Start
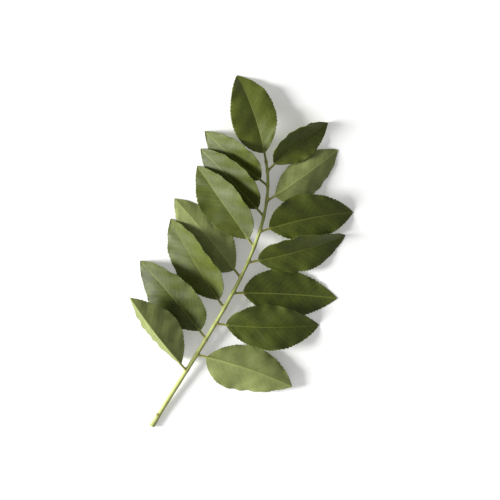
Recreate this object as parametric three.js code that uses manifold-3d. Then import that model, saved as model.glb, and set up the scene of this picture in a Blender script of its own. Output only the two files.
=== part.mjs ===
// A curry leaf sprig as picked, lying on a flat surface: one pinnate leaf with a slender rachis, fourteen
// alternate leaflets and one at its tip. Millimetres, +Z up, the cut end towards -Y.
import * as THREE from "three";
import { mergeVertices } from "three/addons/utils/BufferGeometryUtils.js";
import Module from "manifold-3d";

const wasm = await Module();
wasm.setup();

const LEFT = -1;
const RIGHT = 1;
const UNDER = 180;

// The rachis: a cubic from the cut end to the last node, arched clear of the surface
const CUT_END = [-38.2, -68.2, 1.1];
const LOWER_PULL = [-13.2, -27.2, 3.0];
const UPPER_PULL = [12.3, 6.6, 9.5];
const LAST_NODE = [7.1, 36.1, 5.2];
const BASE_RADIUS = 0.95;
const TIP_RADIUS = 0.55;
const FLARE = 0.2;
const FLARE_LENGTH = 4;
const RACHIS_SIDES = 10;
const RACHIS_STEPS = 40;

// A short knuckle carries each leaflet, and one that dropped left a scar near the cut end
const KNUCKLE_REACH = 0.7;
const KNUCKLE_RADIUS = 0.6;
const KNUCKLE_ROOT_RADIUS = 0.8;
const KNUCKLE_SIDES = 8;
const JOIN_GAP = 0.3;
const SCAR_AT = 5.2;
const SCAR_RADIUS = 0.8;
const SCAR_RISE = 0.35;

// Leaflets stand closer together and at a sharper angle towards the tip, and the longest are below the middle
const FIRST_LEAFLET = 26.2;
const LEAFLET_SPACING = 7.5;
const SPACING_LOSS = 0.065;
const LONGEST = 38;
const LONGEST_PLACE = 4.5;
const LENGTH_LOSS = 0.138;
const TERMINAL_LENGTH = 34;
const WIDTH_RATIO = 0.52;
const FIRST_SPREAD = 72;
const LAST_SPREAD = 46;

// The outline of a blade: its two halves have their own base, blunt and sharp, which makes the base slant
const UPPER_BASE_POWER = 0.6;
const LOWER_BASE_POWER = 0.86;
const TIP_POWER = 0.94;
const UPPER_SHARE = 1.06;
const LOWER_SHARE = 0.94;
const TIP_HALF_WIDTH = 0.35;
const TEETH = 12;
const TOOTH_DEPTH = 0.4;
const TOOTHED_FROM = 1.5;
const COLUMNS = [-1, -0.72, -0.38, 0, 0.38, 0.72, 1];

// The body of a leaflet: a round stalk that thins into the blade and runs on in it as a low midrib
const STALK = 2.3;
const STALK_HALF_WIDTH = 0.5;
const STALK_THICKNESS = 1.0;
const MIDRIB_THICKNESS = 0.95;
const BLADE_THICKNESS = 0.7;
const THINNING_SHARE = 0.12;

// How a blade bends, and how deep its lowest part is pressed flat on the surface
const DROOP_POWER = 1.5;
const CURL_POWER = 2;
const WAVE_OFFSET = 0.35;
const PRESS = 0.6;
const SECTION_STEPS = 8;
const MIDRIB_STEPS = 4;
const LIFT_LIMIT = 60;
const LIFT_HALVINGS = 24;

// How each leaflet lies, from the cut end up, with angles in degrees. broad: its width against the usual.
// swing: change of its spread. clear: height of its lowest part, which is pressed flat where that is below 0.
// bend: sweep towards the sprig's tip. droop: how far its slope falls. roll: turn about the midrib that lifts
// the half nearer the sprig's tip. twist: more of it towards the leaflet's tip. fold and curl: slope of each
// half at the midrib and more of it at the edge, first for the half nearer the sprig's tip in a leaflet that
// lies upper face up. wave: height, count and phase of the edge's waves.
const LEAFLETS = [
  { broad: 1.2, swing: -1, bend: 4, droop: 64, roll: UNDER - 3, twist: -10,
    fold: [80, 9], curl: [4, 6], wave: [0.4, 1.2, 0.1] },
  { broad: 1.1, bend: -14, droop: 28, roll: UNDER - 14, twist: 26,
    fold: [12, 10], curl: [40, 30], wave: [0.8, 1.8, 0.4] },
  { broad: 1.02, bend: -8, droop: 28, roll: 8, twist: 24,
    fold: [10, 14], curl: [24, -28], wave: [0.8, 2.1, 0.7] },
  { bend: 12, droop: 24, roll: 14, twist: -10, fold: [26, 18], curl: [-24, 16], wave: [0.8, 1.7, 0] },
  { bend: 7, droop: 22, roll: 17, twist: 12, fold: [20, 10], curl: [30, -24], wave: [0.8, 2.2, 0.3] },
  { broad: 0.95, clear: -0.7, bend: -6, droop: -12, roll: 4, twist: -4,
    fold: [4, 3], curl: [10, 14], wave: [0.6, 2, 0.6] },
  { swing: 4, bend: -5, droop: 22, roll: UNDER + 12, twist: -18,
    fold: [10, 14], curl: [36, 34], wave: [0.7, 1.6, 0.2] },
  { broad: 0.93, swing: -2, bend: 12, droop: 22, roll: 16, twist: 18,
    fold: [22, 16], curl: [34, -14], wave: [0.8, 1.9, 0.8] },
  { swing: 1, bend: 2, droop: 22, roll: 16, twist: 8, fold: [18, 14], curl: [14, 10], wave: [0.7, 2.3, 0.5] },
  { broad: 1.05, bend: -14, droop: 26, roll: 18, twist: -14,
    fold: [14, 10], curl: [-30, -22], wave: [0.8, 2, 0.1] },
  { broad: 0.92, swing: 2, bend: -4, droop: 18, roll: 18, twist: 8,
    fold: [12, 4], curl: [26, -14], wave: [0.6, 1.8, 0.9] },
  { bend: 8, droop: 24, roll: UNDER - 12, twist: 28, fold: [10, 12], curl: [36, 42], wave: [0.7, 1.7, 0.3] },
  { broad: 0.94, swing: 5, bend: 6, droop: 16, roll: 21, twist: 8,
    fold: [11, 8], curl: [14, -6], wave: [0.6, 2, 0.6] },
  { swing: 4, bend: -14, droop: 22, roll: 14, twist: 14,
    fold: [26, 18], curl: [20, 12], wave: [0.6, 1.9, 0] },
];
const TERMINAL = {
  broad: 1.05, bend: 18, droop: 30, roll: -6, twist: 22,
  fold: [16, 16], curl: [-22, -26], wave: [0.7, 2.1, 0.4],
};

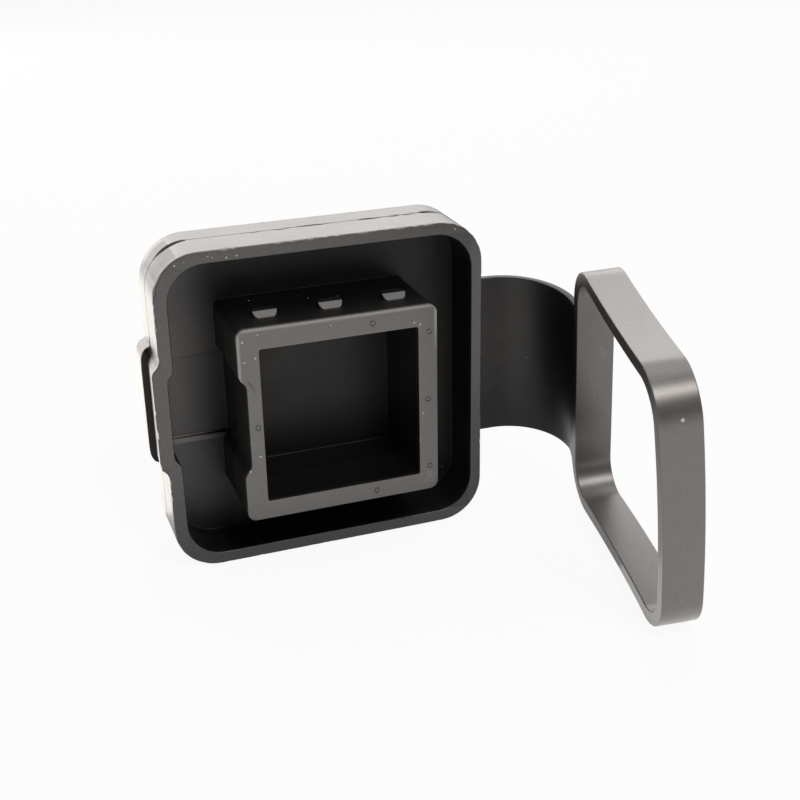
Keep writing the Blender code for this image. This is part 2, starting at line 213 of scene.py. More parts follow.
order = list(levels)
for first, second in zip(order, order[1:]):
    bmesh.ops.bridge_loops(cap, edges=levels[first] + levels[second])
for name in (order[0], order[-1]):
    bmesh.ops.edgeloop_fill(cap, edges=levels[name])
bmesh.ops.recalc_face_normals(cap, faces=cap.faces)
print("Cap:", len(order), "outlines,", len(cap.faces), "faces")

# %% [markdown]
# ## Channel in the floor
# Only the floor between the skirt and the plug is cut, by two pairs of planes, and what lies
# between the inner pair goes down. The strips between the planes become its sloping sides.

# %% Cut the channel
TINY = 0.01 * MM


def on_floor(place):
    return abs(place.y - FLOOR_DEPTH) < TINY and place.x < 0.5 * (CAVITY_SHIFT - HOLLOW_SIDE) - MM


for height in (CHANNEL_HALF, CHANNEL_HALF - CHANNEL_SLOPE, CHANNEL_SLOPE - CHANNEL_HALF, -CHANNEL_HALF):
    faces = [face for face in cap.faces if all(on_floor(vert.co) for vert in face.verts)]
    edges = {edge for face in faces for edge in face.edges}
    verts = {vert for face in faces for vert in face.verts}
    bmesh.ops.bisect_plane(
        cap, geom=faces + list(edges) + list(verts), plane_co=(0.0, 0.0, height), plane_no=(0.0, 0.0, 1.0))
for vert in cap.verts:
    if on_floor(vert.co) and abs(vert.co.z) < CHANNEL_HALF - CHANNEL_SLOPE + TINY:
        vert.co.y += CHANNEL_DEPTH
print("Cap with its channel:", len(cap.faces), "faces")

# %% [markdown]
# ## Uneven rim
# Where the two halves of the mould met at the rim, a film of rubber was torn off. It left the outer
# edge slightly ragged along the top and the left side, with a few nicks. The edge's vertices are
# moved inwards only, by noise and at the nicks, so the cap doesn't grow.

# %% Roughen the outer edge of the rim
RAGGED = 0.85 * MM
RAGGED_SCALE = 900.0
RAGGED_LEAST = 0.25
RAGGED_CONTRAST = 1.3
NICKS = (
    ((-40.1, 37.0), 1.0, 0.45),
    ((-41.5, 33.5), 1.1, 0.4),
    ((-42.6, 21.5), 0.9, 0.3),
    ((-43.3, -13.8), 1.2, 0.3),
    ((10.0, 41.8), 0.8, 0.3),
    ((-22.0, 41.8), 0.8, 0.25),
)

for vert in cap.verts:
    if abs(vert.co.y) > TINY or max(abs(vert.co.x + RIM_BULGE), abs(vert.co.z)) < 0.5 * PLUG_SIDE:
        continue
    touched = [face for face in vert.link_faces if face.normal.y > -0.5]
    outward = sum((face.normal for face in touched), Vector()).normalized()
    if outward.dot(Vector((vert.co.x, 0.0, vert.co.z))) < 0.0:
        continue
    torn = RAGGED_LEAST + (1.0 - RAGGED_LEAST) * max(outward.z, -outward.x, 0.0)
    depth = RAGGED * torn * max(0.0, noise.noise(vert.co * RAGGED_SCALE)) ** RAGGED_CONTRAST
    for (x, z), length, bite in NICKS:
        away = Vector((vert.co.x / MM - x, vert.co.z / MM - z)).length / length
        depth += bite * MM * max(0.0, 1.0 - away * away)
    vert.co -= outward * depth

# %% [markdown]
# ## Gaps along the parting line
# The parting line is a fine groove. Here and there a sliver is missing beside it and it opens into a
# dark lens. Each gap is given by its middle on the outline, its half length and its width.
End
Requirements:
Set down the lines above as they stand, starting with the first line and ending with the line that contains "const UNDER = 180;".

Reply:
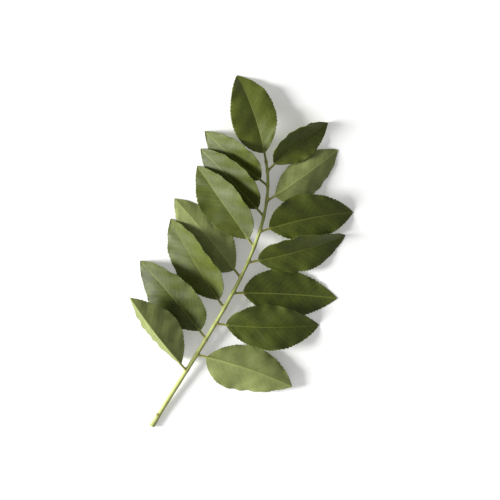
Recreate this object as parametric three.js code that uses manifold-3d. Then import that model, saved as model.glb, and set up the scene of this picture in a Blender script of its own. Output only the two files.
=== part.mjs ===
// A curry leaf sprig as picked, lying on a flat surface: one pinnate leaf with a slender rachis, fourteen
// alternate leaflets and one at its tip. Millimetres, +Z up, the cut end towards -Y.
import * as THREE from "three";
import { mergeVertices } from "three/addons/utils/BufferGeometryUtils.js";
import Module from "manifold-3d";

const wasm = await Module();
wasm.setup();

const LEFT = -1;
const RIGHT = 1;
const UNDER = 180;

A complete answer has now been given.